A review by annietaber
Intermezzo by Sally Rooney

challenging dark emotional hopeful reflective sad medium-paced
  • Plot- or character-driven? Character
  • Strong character development? Yes
  • Loveable characters? Yes
  • Diverse cast of characters? It's complicated
  • Flaws of characters a main focus? Yes

4.75

Wow. I ended up devouring this book. Miss Rooney does not miss, though I was (very) worried at the start. This does not read like a “Sally Rooney novel”. I found the prose dense and stilted and hard to slog through, and starting with Peter’s perspective specifically made the novel reallyyy inaccessible. It took me a few days of reading (and almost to the halfway point) to come to terms with what this is: a departure from the Sally Rooney we know in terms of style.

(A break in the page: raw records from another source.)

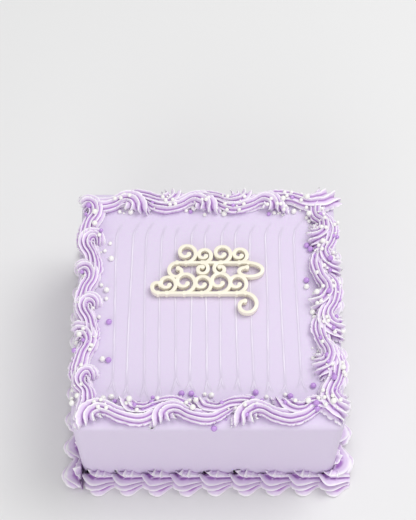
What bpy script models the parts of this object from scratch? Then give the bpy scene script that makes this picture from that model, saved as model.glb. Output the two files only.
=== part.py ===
"""A small square buttercream cake, modelled in metres with +Z up.

The origin is the centre of the flat base, the front faces -Y. The smooth block of cake carries
spatula ridges and a few loose sugar pearls. Four runs of reverse-shell piping go round its top
edge, four runs of shell piping round its foot, and an ivory scrollwork plate lies on top.
"""

import math
import random
from typing import NamedTuple

import bmesh
import bpy
from mathutils import Matrix, Vector
from mathutils.bvhtree import BVHTree
from mathutils.geometry import delaunay_2d_cdt

MM = 0.001

# Driving dimensions
BODY_WIDTH = 126 * MM
BODY_HEIGHT = 67 * MM
CORNER_RADIUS = 5.5 * MM
CORNER_SEGMENTS = 4
TOP_EDGE_RADIUS = 2.5 * MM
TOP_EDGE_SEGMENTS = 3
GAP = 0.3 * MM

# Spatula ridges along the top
RIDGE_COUNT = 13
RIDGE_PITCH = 7.28 * MM
RIDGE_OFFSET = -1.0 * MM
RIDGE_HALF_WIDTH = 0.8 * MM
RIDGE_HEIGHT = 0.35 * MM
RIDGE_FRONT = -44 * MM
RIDGE_BACK = 47 * MM
RIDGE_RAGGED_END = 5 * MM
RIDGE_SWAY = 0.5 * MM
RIDGE_SWAY_TURN = 4.0
RIDGE_SINK = 0.5 * MM
RIDGE_END_HEIGHT = 0.25
RIDGE_RINGS = 5

# Top border: six strokes a side, outward and inward heads in turn
STROKES_PER_RUN = 6
STROKE_PITCH = 18.3 * MM
STROKE_RIDGES = 4
STROKE_GROOVE = 0.28
STROKE_CREST = 0.3
ARCH_FULLNESS = 0.75
EYE_FILL = (0.7, 0.7, 0.6, 0.35)
LEAST_RISE = 0.08
FIN_FADE = (1.0, 0.3)
# How far the ridges of a head fan out, from one laid straight to one turned in
FAN_SPREADS = (0.9, 0.3)
LAST_TAIL_REACH = 0.62
TRIM_GROWTH = 0.5 * MM
TRIM_AHEAD = 3
DROOP_START = BODY_WIDTH / 2 - 1.5 * MM
DROOP_BEND = 2.0 * MM
DROOP_SLOPE = 0.25
FLAT_ANGLE = math.radians(0.2)

# Foot border: shells squeezed one after another from one rope
SHELL_SCALES = (0.95, 1.0)
SHELL_GROOVE = 0.26
SHELL_CREST = 0.7
SHELL_REACH = 11 * MM
SHELL_PITCH = 14.6 * MM
SHELL_NOTCH = 0.15 * MM
SHELL_LIP = 0.08
SHELL_NOSE = 1.6 * MM
SHELL_NOSE_SIZE = 0.5
SHELL_PAST_CORNER = 8 * MM
SHELL_LEAST_SHARE = 0.33
# How far along a shell each of its blades starts, from the wall down, as a share of its length
BLADE_LEADS = (0.28, 0.0, 0.09, 0.32)
# How far round a corner a run of shells begins and ends, in degrees from its own side
WRAP_START = 66
WRAP_END = 24
WRAP_MEET = 45

# Sugar pearls, as radii
PEARL_LARGE = 1.4 * MM
PEARL_MEDIUM = 1.0 * MM
PEARL_SINK = 0.45
PEARL_SEGMENTS = 6
PEARL_RINGS = 3
PEARLS_BEFORE_INWARD_HEAD = 2
PEARL_CLUSTER_LEAD = 5.5 * MM
PEARL_CLUSTER_SPREAD = 2.6 * MM
PEARL_CLUSTER_OUT = (-1.3, 0.4)

# Scrollwork plate
PLATE_THICKNESS = 3.0 * MM
PEN_WIDTH = 1.55 * MM
PEN_CONTRAST = 0.3
PEN_END_CORNERS = 8
PEN_END_RADIUS = 0.7 * PEN_WIDTH
POINTS_PER_TURN = 9
SCROLL_TURN = 420
SCROLL_EYE = 0.3
POINT_TOLERANCE = 1e-6
PLATE_FLAT_ANGLE = math.radians(1)

# Colours
CREAM_COLOUR = (0.74, 0.64, 0.82)
PIPING_COLOUR = (0.78, 0.68, 0.86)
IVORY_COLOUR = (0.93, 0.90, 0.78)


class Station(NamedTuple):
    """One section of a piped stroke, in millimetres and degrees.

    Along is the way the run goes, out is away from the middle of the cake, and a heading of 90
    points inwards.
    """

    along: float
    out: float
    heading: float
    half_width: float
    height: float


# The head of a stroke, by how far it curls: laid straight, turned in, or curled right round
HEADS = (
    (
        Station(-6.0, -1.0, 8, 7.0, 5.5),
        Station(-3.4, -1.2, 3, 6.8, 8.0),
        Station(0.0, -1.5, -2, 5.9, 8.8),
        Station(3.6, -1.6, -9, 5.0, 8.9),
        Station(7.6, -1.2, -14, 4.4, 8.5),
    ),
    (
        Station(-1.2, 0.9, 118, 6.2, 5.5),
        Station(0.3, 0.1, 90, 6.1, 8.0),
        Station(2.0, -1.8, 58, 5.2, 8.7),
        Station(4.9, -2.6, 22, 4.2, 8.9),
        Station(8.1, -1.9, -16, 3.4, 8.5),
    ),
    (
        Station(6.0, 2.8, 182, 2.9, 5.5),
        Station(2.4, 2.5, 142, 3.7, 7.6),
        Station(0.7, 0.2, 98, 4.5, 8.5),
        Station(2.2, -2.6, 44, 4.5, 9.0),
        Station(6.8, -2.7, -10, 3.4, 8.7),
    ),
)
TAIL = (
    Station(14.0, 0.2, -18, 3.6, 7.8),
    Station(22.0, 0.5, 8, 3.7, 6.8),
    Station(32.8, -5.2, 36, 1.3, 2.8),
)
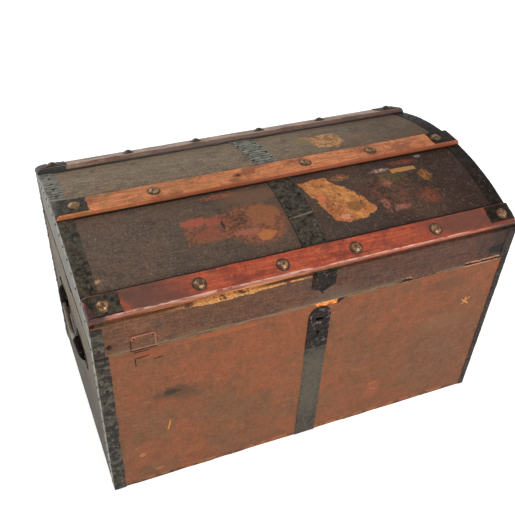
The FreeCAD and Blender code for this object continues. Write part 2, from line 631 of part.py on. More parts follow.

However, as I read (and talked) about this book, I realized that in many ways it’s the inverse of her younger, earlier prose; Rooney still notices and chronicles the tiniest bits of life (picking up cups of coffee, telling someone how you feel when they kiss you, making dinner in a casserole dish, meeting friends at the pub) but in a new way. Whereas before these were mentioned without any elaboration in her earlier work (very Hemingway iceberg-esque), elaboration and overthinking and over-analysis is the name of the game. I liked the stream of consciousness, once I could access it, and I can’t wait to annotate a physical copy of this with Rooney’s allusions. She’s done it again, but this is a new, older, more life-loving and self-doubtful Rooney: in a good way.